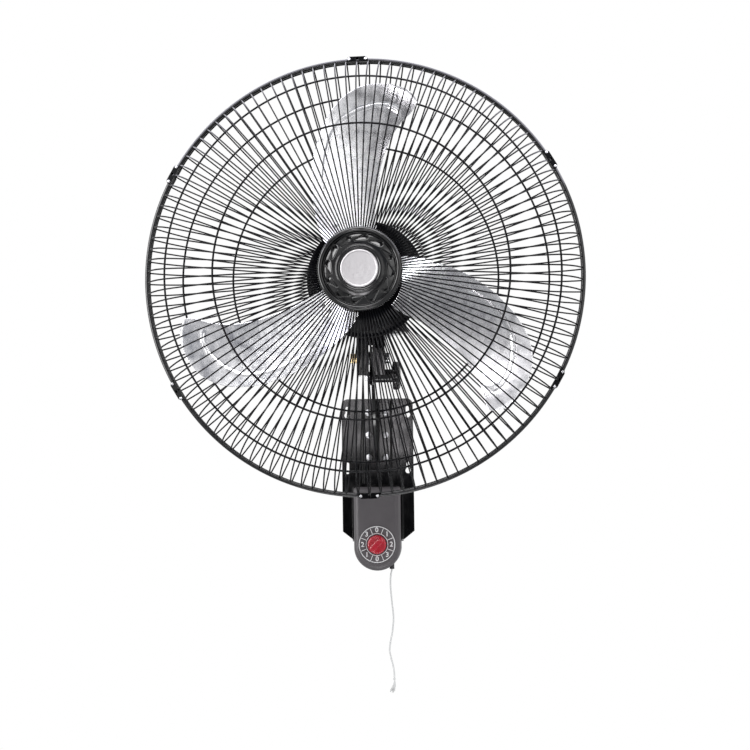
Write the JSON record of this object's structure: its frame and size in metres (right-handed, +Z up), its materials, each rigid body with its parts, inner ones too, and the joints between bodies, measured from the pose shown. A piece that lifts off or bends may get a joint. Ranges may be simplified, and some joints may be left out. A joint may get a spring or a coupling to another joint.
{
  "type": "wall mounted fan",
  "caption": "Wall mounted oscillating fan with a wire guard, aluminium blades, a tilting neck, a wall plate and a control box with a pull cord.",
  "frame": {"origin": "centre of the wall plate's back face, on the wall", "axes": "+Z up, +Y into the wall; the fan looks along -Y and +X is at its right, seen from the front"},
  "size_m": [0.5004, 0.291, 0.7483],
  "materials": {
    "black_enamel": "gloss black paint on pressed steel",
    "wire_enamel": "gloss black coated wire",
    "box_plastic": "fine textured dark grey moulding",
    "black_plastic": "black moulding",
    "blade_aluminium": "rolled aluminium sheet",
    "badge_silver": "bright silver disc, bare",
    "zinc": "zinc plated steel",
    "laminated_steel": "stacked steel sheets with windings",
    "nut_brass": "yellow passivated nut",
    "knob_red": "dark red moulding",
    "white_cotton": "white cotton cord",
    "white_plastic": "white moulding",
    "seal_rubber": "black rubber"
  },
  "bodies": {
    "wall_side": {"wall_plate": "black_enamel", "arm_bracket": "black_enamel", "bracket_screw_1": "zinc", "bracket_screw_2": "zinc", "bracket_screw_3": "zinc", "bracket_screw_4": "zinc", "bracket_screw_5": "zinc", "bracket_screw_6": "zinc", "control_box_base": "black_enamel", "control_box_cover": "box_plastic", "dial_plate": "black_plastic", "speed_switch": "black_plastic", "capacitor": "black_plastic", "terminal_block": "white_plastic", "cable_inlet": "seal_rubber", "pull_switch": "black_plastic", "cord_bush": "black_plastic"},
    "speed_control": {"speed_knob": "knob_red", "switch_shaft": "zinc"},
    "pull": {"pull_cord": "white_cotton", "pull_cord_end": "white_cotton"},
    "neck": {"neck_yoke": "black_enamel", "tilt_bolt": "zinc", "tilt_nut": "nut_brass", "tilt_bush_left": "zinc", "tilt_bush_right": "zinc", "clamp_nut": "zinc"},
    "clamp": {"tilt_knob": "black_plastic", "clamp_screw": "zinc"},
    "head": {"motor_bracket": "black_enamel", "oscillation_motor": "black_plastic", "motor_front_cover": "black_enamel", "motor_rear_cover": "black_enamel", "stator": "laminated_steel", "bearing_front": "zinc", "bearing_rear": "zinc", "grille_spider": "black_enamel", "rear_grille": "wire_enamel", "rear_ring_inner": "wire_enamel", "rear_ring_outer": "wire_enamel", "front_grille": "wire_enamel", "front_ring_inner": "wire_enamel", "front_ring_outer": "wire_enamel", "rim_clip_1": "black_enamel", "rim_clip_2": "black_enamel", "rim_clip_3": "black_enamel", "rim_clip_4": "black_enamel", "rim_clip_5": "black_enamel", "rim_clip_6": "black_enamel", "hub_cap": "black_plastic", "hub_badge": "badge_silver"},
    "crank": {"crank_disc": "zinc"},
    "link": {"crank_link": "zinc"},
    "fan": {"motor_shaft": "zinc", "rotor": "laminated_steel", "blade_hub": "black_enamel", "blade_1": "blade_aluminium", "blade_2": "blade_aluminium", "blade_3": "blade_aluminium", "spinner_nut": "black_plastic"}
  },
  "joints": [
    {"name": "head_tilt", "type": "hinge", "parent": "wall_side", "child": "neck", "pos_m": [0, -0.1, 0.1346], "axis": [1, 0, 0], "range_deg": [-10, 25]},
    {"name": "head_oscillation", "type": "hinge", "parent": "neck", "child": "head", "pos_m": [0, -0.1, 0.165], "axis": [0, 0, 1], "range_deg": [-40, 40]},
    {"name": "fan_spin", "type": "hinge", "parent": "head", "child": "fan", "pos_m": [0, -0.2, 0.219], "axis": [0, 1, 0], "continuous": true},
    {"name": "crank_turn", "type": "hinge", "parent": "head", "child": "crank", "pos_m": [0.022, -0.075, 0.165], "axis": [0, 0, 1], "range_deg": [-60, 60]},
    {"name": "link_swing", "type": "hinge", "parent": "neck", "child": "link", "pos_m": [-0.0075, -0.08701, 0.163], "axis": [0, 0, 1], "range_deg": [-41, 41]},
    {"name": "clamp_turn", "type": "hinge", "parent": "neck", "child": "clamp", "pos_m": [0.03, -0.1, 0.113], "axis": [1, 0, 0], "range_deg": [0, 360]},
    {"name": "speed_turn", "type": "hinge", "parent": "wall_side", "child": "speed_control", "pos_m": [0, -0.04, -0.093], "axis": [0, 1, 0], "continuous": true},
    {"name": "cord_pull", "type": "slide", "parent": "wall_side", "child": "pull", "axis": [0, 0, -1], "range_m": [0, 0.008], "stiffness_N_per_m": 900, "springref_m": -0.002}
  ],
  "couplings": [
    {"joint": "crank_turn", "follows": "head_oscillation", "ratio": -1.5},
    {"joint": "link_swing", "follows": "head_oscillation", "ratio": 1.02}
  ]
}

◆ ◆ ◆ ◆ ◆

■ REQUEST
Return the whole listing exactly.

■ ANSWER
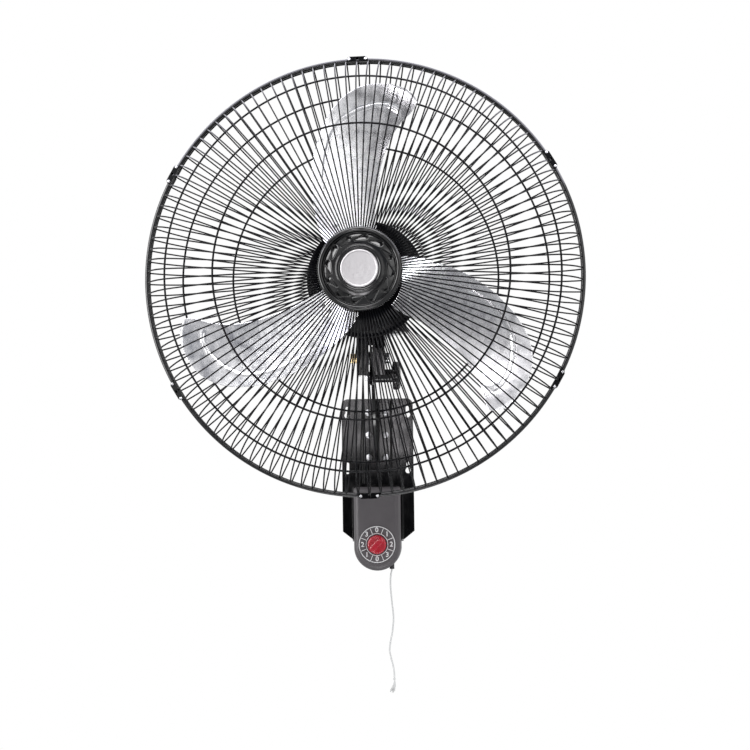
Write the JSON record of this object's structure: its frame and size in metres (right-handed, +Z up), its materials, each rigid body with its parts, inner ones too, and the joints between bodies, measured from the pose shown. A piece that lifts off or bends may get a joint. Ranges may be simplified, and some joints may be left out. A joint may get a spring or a coupling to another joint.
{
  "type": "wall mounted fan",
  "caption": "Wall mounted oscillating fan with a wire guard, aluminium blades, a tilting neck, a wall plate and a control box with a pull cord.",
  "frame": {"origin": "centre of the wall plate's back face, on the wall", "axes": "+Z up, +Y into the wall; the fan looks along -Y and +X is at its right, seen from the front"},
  "size_m": [0.5004, 0.291, 0.7483],
  "materials": {
    "black_enamel": "gloss black paint on pressed steel",
    "wire_enamel": "gloss black coated wire",
    "box_plastic": "fine textured dark grey moulding",
    "black_plastic": "black moulding",
    "blade_aluminium": "rolled aluminium sheet",
    "badge_silver": "bright silver disc, bare",
    "zinc": "zinc plated steel",
    "laminated_steel": "stacked steel sheets with windings",
    "nut_brass": "yellow passivated nut",
    "knob_red": "dark red moulding",
    "white_cotton": "white cotton cord",
    "white_plastic": "white moulding",
    "seal_rubber": "black rubber"
  },
  "bodies": {
    "wall_side": {"wall_plate": "black_enamel", "arm_bracket": "black_enamel", "bracket_screw_1": "zinc", "bracket_screw_2": "zinc", "bracket_screw_3": "zinc", "bracket_screw_4": "zinc", "bracket_screw_5": "zinc", "bracket_screw_6": "zinc", "control_box_base": "black_enamel", "control_box_cover": "box_plastic", "dial_plate": "black_plastic", "speed_switch": "black_plastic", "capacitor": "black_plastic", "terminal_block": "white_plastic", "cable_inlet": "seal_rubber", "pull_switch": "black_plastic", "cord_bush": "black_plastic"},
    "speed_control": {"speed_knob": "knob_red", "switch_shaft": "zinc"},
    "pull": {"pull_cord": "white_cotton", "pull_cord_end": "white_cotton"},
    "neck": {"neck_yoke": "black_enamel", "tilt_bolt": "zinc", "tilt_nut": "nut_brass", "tilt_bush_left": "zinc", "tilt_bush_right": "zinc", "clamp_nut": "zinc"},
    "clamp": {"tilt_knob": "black_plastic", "clamp_screw": "zinc"},
    "head": {"motor_bracket": "black_enamel", "oscillation_motor": "black_plastic", "motor_front_cover": "black_enamel", "motor_rear_cover": "black_enamel", "stator": "laminated_steel", "bearing_front": "zinc", "bearing_rear": "zinc", "grille_spider": "black_enamel", "rear_grille": "wire_enamel", "rear_ring_inner": "wire_enamel", "rear_ring_outer": "wire_enamel", "front_grille": "wire_enamel", "front_ring_inner": "wire_enamel", "front_ring_outer": "wire_enamel", "rim_clip_1": "black_enamel", "rim_clip_2": "black_enamel", "rim_clip_3": "black_enamel", "rim_clip_4": "black_enamel", "rim_clip_5": "black_enamel", "rim_clip_6": "black_enamel", "hub_cap": "black_plastic", "hub_badge": "badge_silver"},
    "crank": {"crank_disc": "zinc"},
    "link": {"crank_link": "zinc"},
    "fan": {"motor_shaft": "zinc", "rotor": "laminated_steel", "blade_hub": "black_enamel", "blade_1": "blade_aluminium", "blade_2": "blade_aluminium", "blade_3": "blade_aluminium", "spinner_nut": "black_plastic"}
  },
  "joints": [
    {"name": "head_tilt", "type": "hinge", "parent": "wall_side", "child": "neck", "pos_m": [0, -0.1, 0.1346], "axis": [1, 0, 0], "range_deg": [-10, 25]},
    {"name": "head_oscillation", "type": "hinge", "parent": "neck", "child": "head", "pos_m": [0, -0.1, 0.165], "axis": [0, 0, 1], "range_deg": [-40, 40]},
    {"name": "fan_spin", "type": "hinge", "parent": "head", "child": "fan", "pos_m": [0, -0.2, 0.219], "axis": [0, 1, 0], "continuous": true},
    {"name": "crank_turn", "type": "hinge", "parent": "head", "child": "crank", "pos_m": [0.022, -0.075, 0.165], "axis": [0, 0, 1], "range_deg": [-60, 60]},
    {"name": "link_swing", "type": "hinge", "parent": "neck", "child": "link", "pos_m": [-0.0075, -0.08701, 0.163], "axis": [0, 0, 1], "range_deg": [-41, 41]},
    {"name": "clamp_turn", "type": "hinge", "parent": "neck", "child": "clamp", "pos_m": [0.03, -0.1, 0.113], "axis": [1, 0, 0], "range_deg": [0, 360]},
    {"name": "speed_turn", "type": "hinge", "parent": "wall_side", "child": "speed_control", "pos_m": [0, -0.04, -0.093], "axis": [0, 1, 0], "continuous": true},
    {"name": "cord_pull", "type": "slide", "parent": "wall_side", "child": "pull", "axis": [0, 0, -1], "range_m": [0, 0.008], "stiffness_N_per_m": 900, "springref_m": -0.002}
  ],
  "couplings": [
    {"joint": "crank_turn", "follows": "head_oscillation", "ratio": -1.5},
    {"joint": "link_swing", "follows": "head_oscillation", "ratio": 1.02}
  ]
}